The Judgement of the Maritime and Commercial High Court dated 18 January 2016
According to an agreement between a Danish importer (I) and a Danish freight forwarder (T), T undertook to perform the carriage of I’s container shipments from Hong Kong to Denmark. Through several parties, T sub-contracted the carriage to the operator Mitsui O.S.K Lines Ltd, who loaded the containers on board MOL Comfort in Hong Kong.
Pursuant to a letter of subrogation, I’s underwriter (U) commenced legal proceedings against T submitting a claim for damages due to the suffered losses to Danish Maritime and Commercial High Court. In support of the claim, U argued i.a. that (1) MOL Comfort had not been seaworthy at the time of departure from Singapore, (2) the vessel had been overloaded, (3) the stability of the ship was compromised, and finally that (4) T was responsible for the lacking investigation of the buckling deformations discovered in 2010.

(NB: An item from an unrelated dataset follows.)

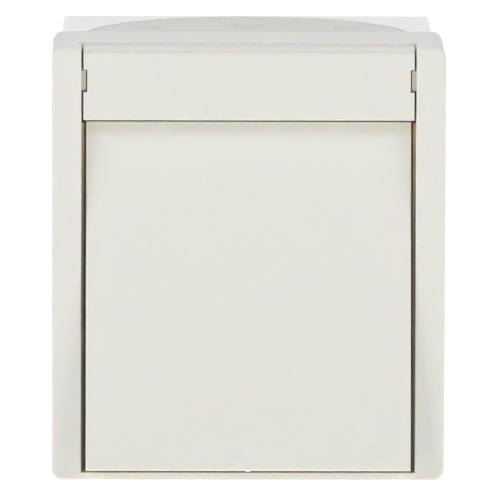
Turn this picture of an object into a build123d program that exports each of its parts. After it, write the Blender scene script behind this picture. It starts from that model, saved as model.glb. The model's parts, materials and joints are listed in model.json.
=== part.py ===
from build123d import *
import os
from math import atan2, cos, hypot, sin

# A splash-proof surface switch with one rocker push button, in millimetres.
# X runs to the right, Z runs up and the front faces -Y. The wall is the plane Y = 0, and
# the origin is the centre of the wall face. A "height" is a distance above the wall.

# Cover
cover_width = 66.0
cover_height = 73.3
cover_corner = 1.8
cover_edge = 0.5
cover_front = 50.0
cover_rear = 26.0
cover_wall = 1.5
face_thickness = 1.6
opening_half_width = 28.06
opening_bottom = -35.35
opening_edge = 0.25
pocket_wall = 1.3
ledge_inner = 27.6
ledge_front = 45.6
ledge_top = 23.4
floor_front = 39.0
floor_rear = 37.5
cover_top = cover_height / 2

# Notch in the cover's top wall, where the bar wraps over the edge
notch_rear = 41.0
groove_front = 43.7
groove_undercut = 0.5

# Base
base_width = 62.8
base_height = 72.6
base_corner = 0.8
base_back = 2.2
shoulder = 25.8
rim_width = 60.4
rim_height = 68.4
rim_front = 30.0
cavity_width = 58.0
cavity_height = 66.0
base_top = base_height / 2
cavity_top = cavity_height / 2

# Cable entry: a half-round seal in the base's top wall
seal_centre = 28.0
seal_radius = 27.4
seal_sheet = 1.0
seal_recess = 0.2
neck_radius = 25.8
neck_front = 24.5
neck_wall = 1.2
nipple_x = 17.0
nipple_height = 14.2
seal_play = 0.1

# Top bar
bar_half_width = 27.72
bar_bottom = 24.41
bar_top = 36.35
bar_face = 1.6
bar_skin = 1.2
bar_rear = 41.4
bar_step = 0.4
bar_edge = 1.0
lug_bottom = 29.3
lug_top = 32.7
lug_inner = 27.3
lug_room = 0.2

# Rocker: its face runs from the recessed top edge to the proud bottom edge
rocker_half_width = 27.28
rocker_top = (47.0, 23.85)
rocker_bottom = (55.0, -34.26)
rocker_plate = 1.6
rocker_wall = 1.3
rocker_edge = 0.3
top_skirt = 4.0
bottom_skirt = 7.0
rocker_length = hypot(rocker_bottom[0] - rocker_top[0], rocker_top[1] - rocker_bottom[1])
rocker_tilt = atan2(rocker_bottom[0] - rocker_top[0], rocker_top[1] - rocker_bottom[1])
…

T denied liability, alternatively paying a smaller amount than U had claimed due to the fact that I for a part of the claim had commenced limitation proceedings before the court in Hong Kong.
The court stated that the cause of the loss was not established, but that the reports did suggest various circumstances of possible significance, namely: the buckling deformations on the bottom shell plates near cargo hold No. 5 and the vertical bending moment when the voyage from Singapore commenced. The judges followed the explanatory statement of the expert assessors, which concluded that the ship should not have departed from Singapore. Consequently, the court found that T did not satisfy the burden of proof, which according to Sec. 275(1) of the Danish Merchant Shipping Act lied on T. Thus, T was found liable. Furthermore, the court denied to reduce the claimed amount of damages due to the proceedings in Hong Kong as U had paid out the insurance prior to I’s involvement in proceedings before the court in Hong Kong.
This judgement is the first of its kind in Denmark regarding carrier’s liability in respect of the Mol Comfort incident. The decision rendered by the Danish Maritime and Commercial High Court imposes on the carrier the burden of proof in accordance with Sec. 275(1) of the Danish Merchant Shipping Act. Consequently, the carrier had to prove that the MOL Comfort incident wasn’t caused wholly or partially by errors or omissions of any party for which the carrier was responsible. According to the Danish Maritime and Commercial High Court, the carrier failed to satisfy the burden of proof.
It is, however, an open question whether this judgement can be executed considering that contractual carriers according to Danish Law most likely are protected by the limitation fund established in Japan. The court did not address this question. However, in the latter case the court initially added that constitution of a global limitation fund in another contracting state does not prevent legal proceedings from being brought in Denmark in pursuance of claims due to the loss neither according to the convention nor according to the Marchant Shipping Act
The Judgement of the Maritime and Commercial High Court dated 3 February 2016
In a similar case five containers belonging to the Danish importer (I2) were loaded on board MOL Comfort. A Danish freight forwarder (T1) was contracted by I2 to perform the carriage of the five containers from Vietnam to Denmark. T1 subcontracted the carriage to a company in Hong Kong (T2) who subsequently through several parties subcontracted the carriage to the shipping company Mitsui O.S.K Lines Ltd. Mitsui O.S.K Lines Ltd loaded the containers on MOL Comfort.
After paying out insurance to I2 the insurance company (F) commenced proceedings in Denmark against T2 and T3 for the damage incurred due to the MOL Comfort incident. F submitted that MOL Comfort due to the buckling deformations and the vertical bending moment had not been seaworthy on commencement of the voyage. T2 and T3 on the other hand rejected the claim as they denied liability under Sec. 275(1) of the Danish Merchant Shipping Act and argued that proceedings could not take place in Denmark given that claims had to be reported to the global limitation fund constituted before the Tokyo District Court.
The court found that T2 and T3 had not satisfied the burden of proof under Sec. 275(1) of the Danish Marchant Shipping Act and ruled in favour of F.
The main point to take from the Danish Maritime and Commercial High Court’s decision is that the constitution of a global limitation fund in Japan did not preclude commencement of legal proceedings in Denmark regarding whether liability can be imposed on a freight forwarder for the loss that resulted in the constitution of the fund.
It is, however, questionable whether it is possible to enforce the judgement as it may prejudice the freight forwarders right to limit his liability as per Danish law.